→ Aim of the exercise
Review the material and extract every line in which the word "this" occurs.

═══ Recorded data

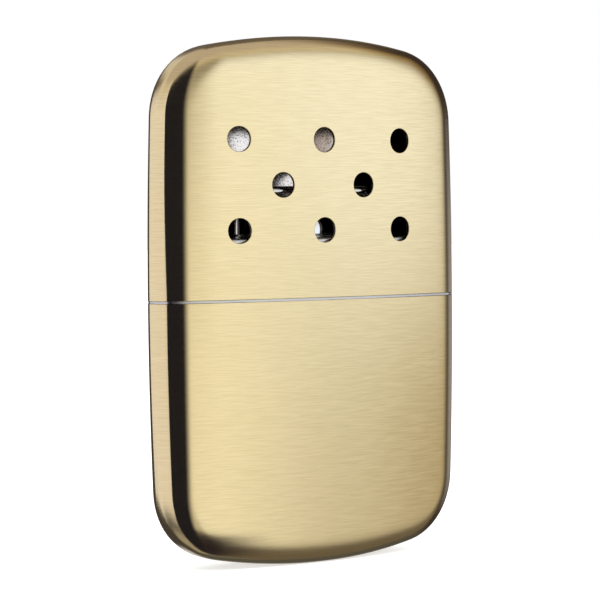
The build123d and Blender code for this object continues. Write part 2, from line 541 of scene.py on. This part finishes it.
def quarterArcs(endRadius, cornerRadius):
    # (centre, radius, first angle, last angle) of the side, corner and end arcs, each tangent to
    # the next
    side = Vector((pressing["halfWidth"] - pressing["sideRadius"], 0))
    end = Vector((0, halfHeight - endRadius))
    reachSide = pressing["sideRadius"] - cornerRadius
    reachEnd = endRadius - cornerRadius
    across = (end - side).length
    along = (reachSide**2 - reachEnd**2 + across**2) / (2 * across)
    off = sqrt(reachSide**2 - along**2)
    line = (end - side) / across
    corner = side + along * line + off * Vector((-line.y, line.x))
    turnSide = atan2(corner.y - side.y, corner.x - side.x)
    turnEnd = atan2(corner.y - end.y, corner.x - end.x)
    return [
        (side, pressing["sideRadius"], 0, turnSide),
        (corner, cornerRadius, turnSide, turnEnd),
        (end, endRadius, turnEnd, pi / 2),
    ]


def rayAt(arcs, length, signX, signZ):
    # the outline's centre, radius and direction, this far from the side's middle along the
    # drawn-in outline
    for centre, radius, first, last in arcs:
        span = (radius - pressing["roundOver"]) * (last - first)
        if length <= span or last == pi / 2:
            angle = first + length / (radius - pressing["roundOver"])
            turned = Vector((signX * cos(angle), signZ * sin(angle)))
            return Vector((signX * centre.x, middleZ + signZ * centre.y)), radius, turned
        length -= span


def reach(arcs):
    # drawn-in lengths: the whole quarter, and from the side's middle to the corner's middle
    spans = [(radius - pressing["roundOver"]) * (last - first) for _, radius, first, last in arcs]
    return sum(spans), spans[0] + spans[1] / 2


def outlineRays(rimCells):
    # one ray of the outline for each cell corner on the blank's edge
    lidArcs = quarterArcs(pressing["lidEndRadius"], pressing["lidCornerRadius"])
    caseArcs = quarterArcs(pressing["caseEndRadius"], pressing["caseCornerRadius"])
    lidCorner, caseCorner = reach(lidArcs)[1], reach(caseArcs)[1]
    wide, low, high = pressing["blankCells"]
    rays = []
    for column, row in rimCells:
        if abs(column) == wide:
            share = (row - low) / (high - low)
            along = share * (lidCorner + caseCorner) - caseCorner
            arcs = lidArcs if along >= 0 else caseArcs
            rays.append(rayAt(arcs, abs(along), column / wide, 1 if along >= 0 else -1))
        else:
            arcs = lidArcs if row == high else caseArcs
            whole, corner = reach(arcs)
            along = whole - abs(column) / wide * (whole - corner)
            rays.append(rayAt(arcs, along, 1 if column >= 0 else -1, 1 if row == high else -1))
    return rays


def cellOf(place):
    # column and row, counted in cells from the vents' middle
    return place.x / cellX, (place.z - vents["middleZ"]) / cellZ


def cellsFromVent(column, row, vent):
    return column - vent[0] * vents["cellsPerPitch"], row - vent[1] * vents["cellsPerPitch"]


def ventEdge(vent, offX, offZ):
    # the place on a vent's round edge that a place on its cleared square is drawn in to
    if abs(offX) == vents["cellsCleared"]:
        angle = pi / 4 * offZ / offX + (pi if offX < 0 else 0)
    else:
        angle = pi / 2 - pi / 4 * offX / offZ + (pi if offZ < 0 else 0)
    centre = Vector((vent[0] * vents["pitchX"], vents["middleZ"] + vent[1] * vents["pitchZ"]))
    return centre + vents["radius"] * Vector((cos(angle), sin(angle)))


def onRay(ray, inset):
    centre, radius, turned = ray
    return centre + (radius - inset) * turned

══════

→ Finished exercise
The build123d and Blender code for this object continues. Write part 2, from line 541 of scene.py on. This part finishes it.
    # the outline's centre, radius and direction, this far from the side's middle along the